We have many examples of humans who have "gone all the way". Jesus, Buddha, Mohammed, prophets of many names and colors and cultures who have realized the Final Truth. These humans incarnated at times when life really needed a gentle push or a nudge to be reminded of where we are going. It is said that when dharma becomes off-set in the cosmos, an avatar is sent to Earth to help restore balance. The word dharma is another Sanskrit word that essentially means "righteous order". The word comes from the root dr (pronounced D-ruh) which means "to uplift or uphold". As in, dharma is the activity which uplifts or upholds the entirety of existence. To make that even clearer -- activities, thoughts, behaviors and things that we can "do" are in alignment with the Whole. This is dharma. And when humanity is tipping the scales in to chaos, the evolutionary intelligence in life awakens and pushes us back towards order. This is happening in us, and through us. If we look closely, it can be no other way.
So we have to pay attention to this. In our own lives. We watch for misalignment and seek to correct patterns that are no longer good for us. This is the spiritual practice. The "way of attainment" becomes clearer, then. We start to have a clearer sense of our true goal and purpose. It becomes less about us and more about the Whole. More about the environment. More about the Earth. More about virtue than vice. This is, of course, a process, and it doesn't happen in a few hasty steps, trainings, or workshops. But slowly slowly slowly, we start to get clearer with ourselves with the question -- "what am I really trying to do?" or "what is worth doing?" These are very big questions if we sit with them long enough.
Don't let the world creep in. Come into the inner silence of the heart, where wisdom and intelligence is pulsing so naturally and has been for an eternity. The blood in your veins was at one point in the oceans. Centuries from now, that same blood will be circulating the globe through the waterfalls, rivers and rains. What does that want?
In the silence of the heart, the answers we are looking for can be found.
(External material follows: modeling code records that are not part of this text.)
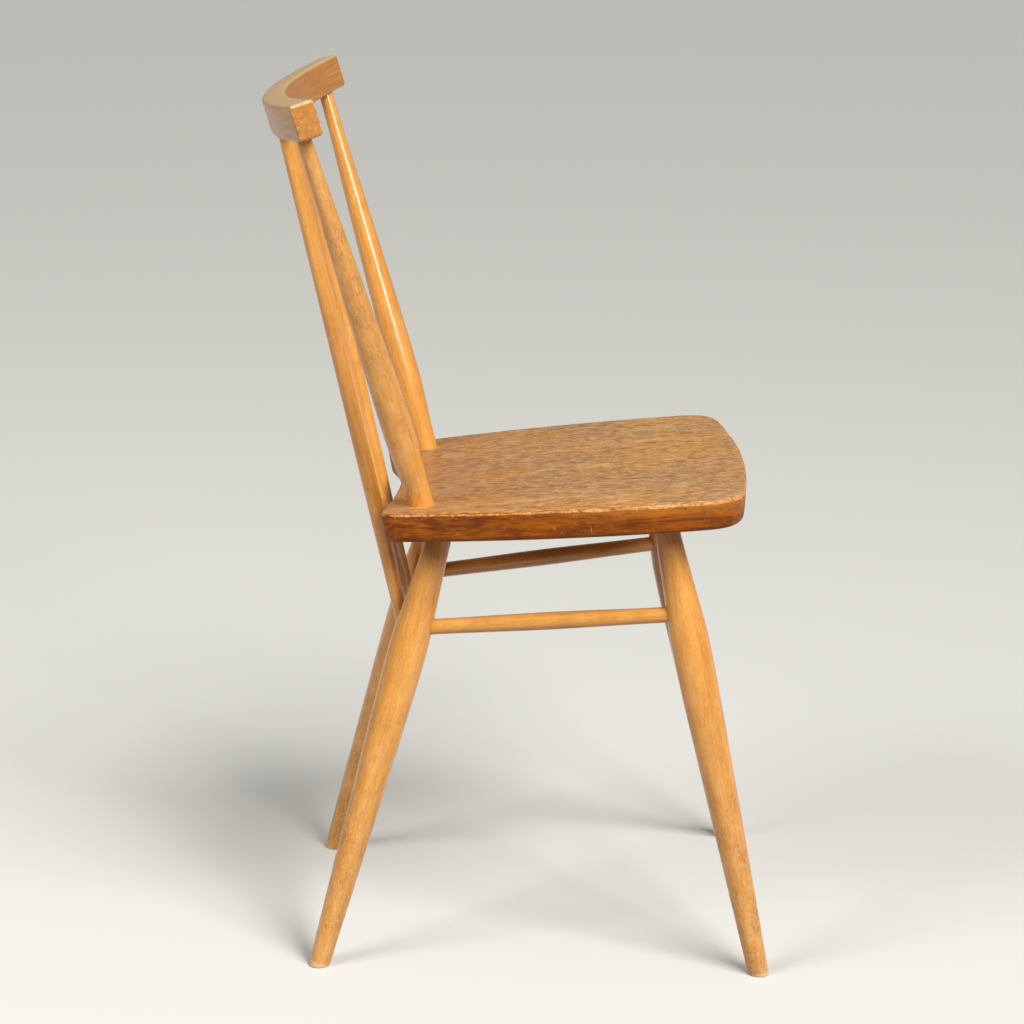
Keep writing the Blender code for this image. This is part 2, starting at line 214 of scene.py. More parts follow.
def smooth_radius(stations, distance):
    """The radius on a smooth curve through stations of distance and radius."""
    gaps = [after[0] - before[0] for before, after in zip(stations, stations[1:])]
    rises = [after[1] - before[1] for before, after in zip(stations, stations[1:])]
    slopes = [rise / gap for rise, gap in zip(rises, gaps)]
    tangents = [slopes[0]]
    for before, after in zip(slopes, slopes[1:]):
        tangents.append(0.0 if before * after <= 0 else 2 * before * after / (before + after))
    tangents.append(slopes[-1])
    index = 0
    while index < len(gaps) - 1 and distance > stations[index + 1][0]:
        index += 1
    t = (distance - stations[index][0]) / gaps[index]
    bend = t * (1 - t) ** 2 * tangents[index] - t * t * (1 - t) * tangents[index + 1]
    return stations[index][1] + rises[index] * t * t * (3 - 2 * t) + gaps[index] * bend


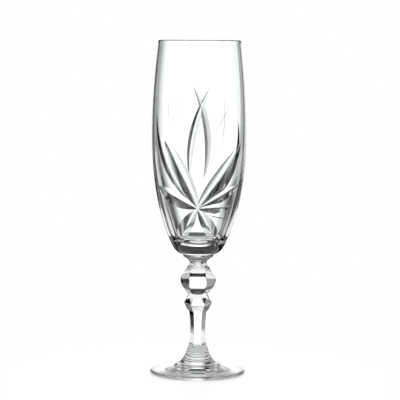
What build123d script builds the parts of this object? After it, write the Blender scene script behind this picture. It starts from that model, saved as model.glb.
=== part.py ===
from build123d import *

import os
from dataclasses import dataclass
from math import comb, cos, pi, radians, sin, sqrt, tan

# Cut-crystal champagne flute: six hot-joined glass pieces on one axis.
#
# From the table up: a spread foot, a hexagonal panel-cut stem shaft, a ridged shoulder knop, a
# panel-cut ball knop, a disc collar (a merese) and the tall bowl with its wheel-cut pattern.
# Each piece meets the next on a flat disc, where the hot glass is joined.
#
# Units are millimetres. +Z is up and the origin is the centre of the foot's resting plane.
# Turns round the axis start at -Y, the side that the first motif faces.

# ---------------------------------------------------------------- foot
FOOT_RADIUS = 30.0
FOOT_EDGE_HEIGHT = 2.3  # top of the foot at its outer edge
FOOT_EDGE_ROUND = 0.8  # polished rounding of the foot's edge
FOOT_HEIGHT = 6.4  # top of the pad that carries the stem
FOOT_PAD_RADIUS = 14.1
FOOT_PAD_ROUND = 1.2  # rounded shoulder of the pad
FOOT_PAD_STEP = 1.9  # how far the pad stands above the foot's spread
FOOT_RING_WIDTH = 2.6  # flat ring that the glass stands on
FOOT_HOLLOW = 1.6  # height of the shallow hollow under the foot

# ---------------------------------------------------------------- stem shaft
SHAFT_LENGTH = 33.5
SHAFT_WAIST_RADIUS = 4.63  # over the arrises, where the shaft is thinnest
SHAFT_WAIST_HEIGHT = 21.1  # of the waist, above the foot
SHAFT_TOP_RADIUS = 5.6
SHAFT_BASE_RADIUS = 11.5  # of the round trumpet flare
SHAFT_LIP = 0.7  # rounded lip where the flare spreads on the foot's pad
PANEL_RUN_OUT_RADIUS = 8.2  # where the shaft's panels leave the flare
PANEL_RUN_OUT_HEIGHT = 5.6  # of that run-out, above the foot

# ---------------------------------------------------------------- shoulder knop
SHOULDER_LENGTH = 10.7
SHOULDER_RIDGE_RADIUS = 8.85
SHOULDER_RIDGE_HEIGHT = 4.9  # of the sharp ridge, above the knop's lower face
SHOULDER_NECK_RADIUS = 6.2
SHOULDER_LEDGE_RADIUS = 6.5  # of the lower face, which stands proud of the shaft

# ---------------------------------------------------------------- ball knop
BALL_LENGTH = 19.3
BALL_RADIUS = 11.1  # over the arrises
BALL_EQUATOR_HEIGHT = 8.4  # above the knop's lower face
BALL_NECK_RADIUS = 5.4

# ---------------------------------------------------------------- collar
COLLAR_LENGTH = 5.8
COLLAR_RADIUS = 9.6
COLLAR_DISC_THICKNESS = 1.7
COLLAR_EDGE_ROUND = 0.5

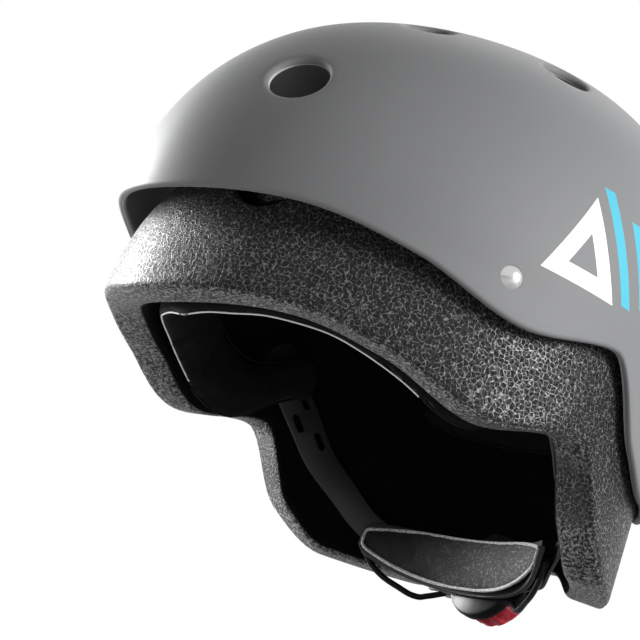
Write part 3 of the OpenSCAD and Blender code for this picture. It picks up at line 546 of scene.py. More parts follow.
washers = refined("rivet_washers_turned", "rivet_washers", "shell", 0.2)
steel = Finish("zinc plated steel", Metallic=0.9)
spangle = steel.place.noise(1.2, 3, 0.6)
steel.set("Base Color", spangle.tint((0.5, 0.5, 0.5), (0.66, 0.66, 0.65)))
steel.set("Roughness", 0.3 + 0.2 * spangle)
steel.on(washers)

# Comfort pads
# Soft foam in a brushed black knit, sewn shut all round with a thin cord in the seam. They hold
# to the liner by hook and loop patches.
PATCH_SEAT, PATCH_THICK, CLEAR, MARGIN = 0.8, 1.2, 0.3, 1.1
pad_gap = PATCH_SEAT + PATCH_THICK + CLEAR


def bulge(s, e):
    """A rounded outline over s from -1 to 1, fuller as e grows."""
    return np.maximum(0, 1 - np.abs(s) ** e) ** (1 / e)


def loft(rings):
    """A closed body from rings of points in mm."""
    bm = bmesh.new()
    loops = [[bm.verts.new(v) for v in ring] for ring in rings]
    for a, b in zip(loops, loops[1:]):
        for i in range(len(a)):
            j = (i + 1) % len(a)
            bm.faces.new((a[i], a[j], b[j], b[i]))
    bm.faces.new(loops[0])
    bm.faces.new(loops[-1][::-1])
    return bm


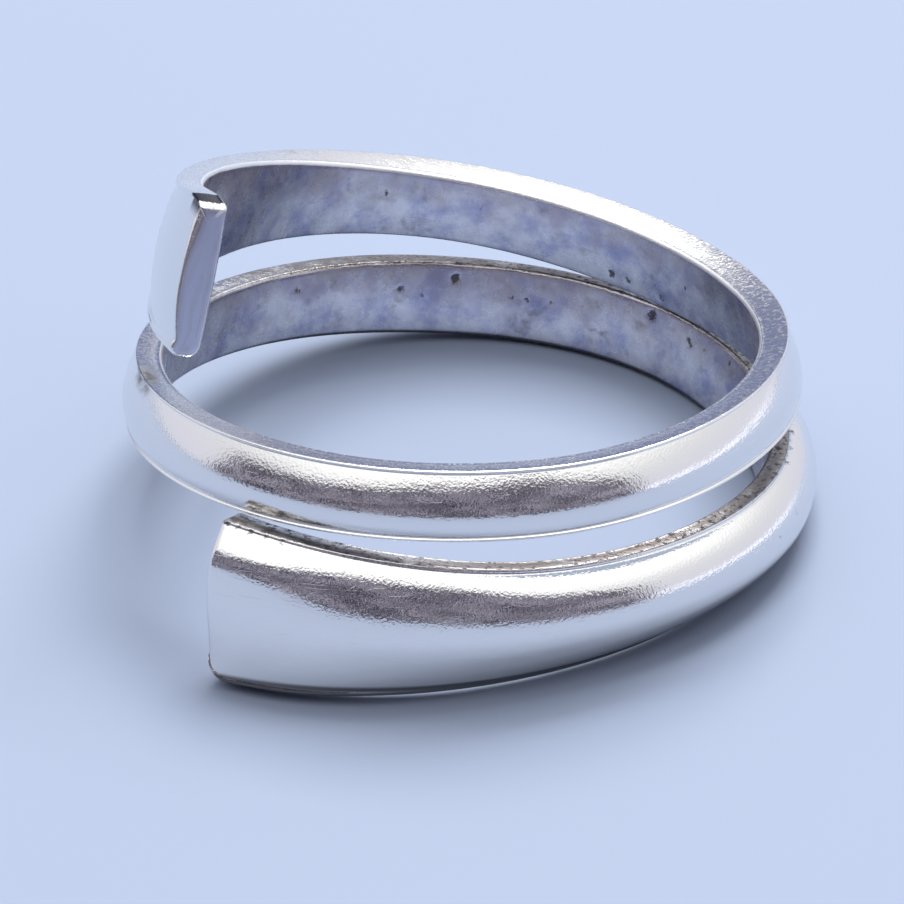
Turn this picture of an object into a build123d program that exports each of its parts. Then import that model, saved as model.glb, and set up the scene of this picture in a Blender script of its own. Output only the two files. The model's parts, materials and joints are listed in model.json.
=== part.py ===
"""A silver wrap ring: one strip, flat inside and domed outside, wound almost twice round the finger hole.

The strip is narrow in the middle of its length and flares into a blunt paddle at each end.
Lengths are in millimetres. +Z is up from the surface that the ring lies on, -Y is the side that faces
the viewer, and the origin is on the surface below the middle of the ring.
"""

from build123d import *
from collections import namedtuple
from math import cos, degrees, radians, sin
import os

os.makedirs("parts", exist_ok=True)

# The finger hole, an 18 mm ring size taken across its middle.
inner_radius = 9.0

# The strip. Its thickness is from the flat inside to the top of the dome, and its rim is the flat along each edge.
band_thickness = 1.3
paddle_width = 5.0
edge_bevel = 0.1

# The winding, counted clockwise seen from above, from the upper end to the lower end.
start_turn = 51
whole_turn = 708
wrap_rise = 8.8

# Each end springs out a little from the round over the last part of its length.
upper_spring = 0.8
lower_spring = 0.2
spring_share = 0.07

# How the strip changes along its length, in equal steps from the upper end to the lower end.
# radius is a share of inner_radius, height of wrap_rise, width of paddle_width, and thickness and rim of
# band_thickness. lean is how far the top of the strip leans in over the finger hole, in degrees.
Step = namedtuple("Step", "radius height width thickness rim lean")
steps = [
    Step(radius=0.95, height=0.98, width=0.88, thickness=0.77, rim=0.6, lean=13),
    Step(radius=0.88, height=0.84, width=0.62, thickness=0.7, rim=0.52, lean=9),
    Step(radius=0.92, height=0.69, width=0.46, thickness=0.77, rim=0.7, lean=15),
    Step(radius=0.945, height=0.572, width=0.475, thickness=0.78, rim=0.72, lean=15),
    Step(radius=0.965, height=0.56, width=0.385, thickness=0.81, rim=0.6, lean=15),
    Step(radius=0.98, height=0.46, width=0.405, thickness=0.81, rim=0.6, lean=9),
    Step(radius=0.99, height=0.385, width=0.42, thickness=0.79, rim=0.55, lean=6),
    Step(radius=0.995, height=0.34, width=0.415, thickness=0.77, rim=0.56, lean=4.5),
    Step(radius=0.995, height=0.325, width=0.455, thickness=0.88, rim=0.6, lean=-1),
    Step(radius=0.99, height=0.308, width=0.452, thickness=1.02, rim=0.4, lean=-2.5),
    Step(radius=0.99, height=0.17, width=0.52, thickness=1.16, rim=0.4, lean=-3.5),
    Step(radius=0.93, height=0.03, width=0.64, thickness=0.98, rim=0.4, lean=-1),
    Step(radius=1.075, height=0, width=0.965, thickness=1, rim=0.68, lean=5),
]
sections_per_step = 4


def along(name, share):
    """The named column of the table at a share of the strip's length, as a smooth curve through its rows."""
    rows = [getattr(step, name) for step in steps]
    last = len(rows) - 1
    place = min(max(share * last, 0.0), last - 1e-9)
    row = int(place)
    f = place - row
    b, c = rows[row], rows[row + 1]
    a = rows[row - 1] if row > 0 else 2 * b - c
    d = rows[row + 2] if row + 2 <= last else 2 * c - b
    return b + 0.5 * f * (c - a + f * (2 * a - 5 * b + 4 * c - d + f * (3 * (b - c) + d - a)))


def centre_line(share):
    """The middle of the strip's inside face, in the ring's own frame with its axis upright."""
    turn = radians(start_turn + whole_turn * share)
    radius = inner_radius * along("radius", share)
    radius += upper_spring * max(1 - share / spring_share, 0) ** 2
    radius += lower_spring * max(1 - (1 - share) / spring_share, 0) ** 2
    return Vector(-radius * sin(turn), -radius * cos(turn), wrap_rise * along("height", share))


def section_plane(share):
    """The plane across the strip: its x points out of the ring, its y up the strip's width."""
    small = 1e-4
    ahead = centre_line(min(share + small, 1)) - centre_line(max(share - small, 0))
    ahead = ahead.normalized()
    turn = radians(start_turn + whole_turn * share)
    out = Vector(-sin(turn), -cos(turn), 0)
    out = (out - ahead * out.dot(ahead)).normalized()
    up = ahead.cross(out)
    lean = radians(along("lean", share))
    return Plane(origin=centre_line(share), x_dir=out * cos(lean) + up * sin(lean), z_dir=ahead)


def section_points(share):
    """The corners of the strip's section, from the inside face round its top edge, the dome and its bottom edge."""
    half = paddle_width * along("width", share) / 2
    rim = band_thickness * along("rim", share)
    full = band_thickness * along("thickness", share)
    b = edge_bevel
    return [
        (0, -half + b),
        (0, half - b),
        (b, half),
        (rim - b, half),
        (rim, half - b),
        (full, 0),
        (rim, -half + b),
        (rim - b, -half),
        (b, -half),
    ]


count = sections_per_step * (len(steps) - 1)
shares = [i / count for i in range(count + 1)]

with BuildPart() as wound:
    for share in shares:
        with BuildSketch(section_plane(share)):
            p = section_points(share)
            with BuildLine():
                Polyline(p[6], p[7], p[8], p[0], p[1], p[2], p[3], p[4])
                ThreePointArc(p[4], p[5], p[6])
            make_face()
    loft()


def turned(point, back, side):
    """A point after the ring is tipped back about X and then to one side about Y, in radians."""
    y = point.Y * cos(back) - point.Z * sin(back)
    z = point.Y * sin(back) + point.Z * cos(back)
    return point.X * cos(side) + z * sin(side), y, z * cos(side) - point.X * sin(side)


def hang(back, side):
    """The height of the ring's centre of mass above its lowest point in that pose."""
    low = min(turned(point, back, side)[2] for point in touching)
    return turned(mass_centre, back, side)[2] - low


# The ring lies as it settles by itself: from upright it tips the way its centre of mass can sink, until it can't.
mass_centre = wound.part.center(CenterOf.MASS)
touching = []
for i in range(4 * count + 1):
    plane = section_plane(i / (4 * count))
    touching += [plane.from_local_coords(point) for point in section_points(i / (4 * count))]
back, side, stride = 0.0, 0.0, radians(2)
while stride > radians(0.005):
    tries = [(back + i * stride, side + j * stride) for i in (-1, 0, 1) for j in (-1, 0, 1)]
    best = min(tries, key=lambda angles: hang(*angles))
    if hang(*best) < hang(back, side) - 1e-9:
        back, side = best
    else:
        stride /= 2
print("tipped back", round(degrees(back), 2), "and sideways", round(degrees(side), 2))

with BuildPart() as band:
    add(wound.part.rotate(Axis.X, degrees(back)).rotate(Axis.Y, degrees(side)))
    bounds = band.part.bounding_box()
    band.part = band.part.translate((-bounds.center().X, -bounds.center().Y, -bounds.min.Z))
band.part.label = "band"
export_step(band.part, "parts/band.step")
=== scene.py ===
"""The wrap ring's looks: one silver strip wound almost twice round the finger hole, on a plain pale floor.

The strip is grown by Geometry Nodes from a short table of rows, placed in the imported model's box, and given a
worn silver finish. All lengths are in metres. +Z is up, -Y faces the viewer.
"""

import json
from collections import namedtuple
from math import asin, atan2, cos, pi, radians, sin

import bpy
from mathutils import Matrix, Vector


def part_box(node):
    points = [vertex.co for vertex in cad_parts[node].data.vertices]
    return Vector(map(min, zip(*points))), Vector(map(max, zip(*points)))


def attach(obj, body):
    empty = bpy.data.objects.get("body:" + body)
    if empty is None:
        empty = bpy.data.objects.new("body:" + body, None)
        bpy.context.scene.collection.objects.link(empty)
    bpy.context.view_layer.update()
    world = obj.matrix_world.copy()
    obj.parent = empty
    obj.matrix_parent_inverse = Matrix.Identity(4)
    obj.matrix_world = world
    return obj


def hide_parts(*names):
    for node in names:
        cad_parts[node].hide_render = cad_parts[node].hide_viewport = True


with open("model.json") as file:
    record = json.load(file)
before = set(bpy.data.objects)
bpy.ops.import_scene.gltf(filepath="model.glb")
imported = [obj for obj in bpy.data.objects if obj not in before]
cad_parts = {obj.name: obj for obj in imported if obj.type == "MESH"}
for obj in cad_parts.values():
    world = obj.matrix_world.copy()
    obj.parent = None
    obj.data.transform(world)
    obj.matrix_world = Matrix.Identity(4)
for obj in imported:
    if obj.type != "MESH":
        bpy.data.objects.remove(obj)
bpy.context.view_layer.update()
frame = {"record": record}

bl_info = {
    "name": "Wrap Ring",
    "version": (1, 0, 0),
    "blender": (4, 5, 0),
    "location": "View3D > Sidebar > Wrap Ring",
    "description": "Builds a domed silver wrap ring, its worn finish and a plain studio round it",
    "category": "Object",
}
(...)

These answers surpass the questions of life. They bring meaning to what is essentially meaningless. From here, it is possible to begin imbuing the sacred onto life. Not before. Sacredness means nothing to someone who has not peeled back the layers. In this person, reverence and devotion are merely for show. True reverence, true devotion, true spirituality... these things can only come out of a deep inner search, beyond the stories of right and wrong, good and bad, this and that.
Know what cake you're trying to bake. Then work backwards. Know what tools you need to get the job done. If you don't know but are searching, it is the sincerity in your heart that will attract to you what the need. The Universe is conspiring in your favor. All you've got to do is tune in, listen, and have the courage to follow. There is an inner compass guiding you. Can you feel it?
"The way of attainment". Sadhana. Where do you want to go?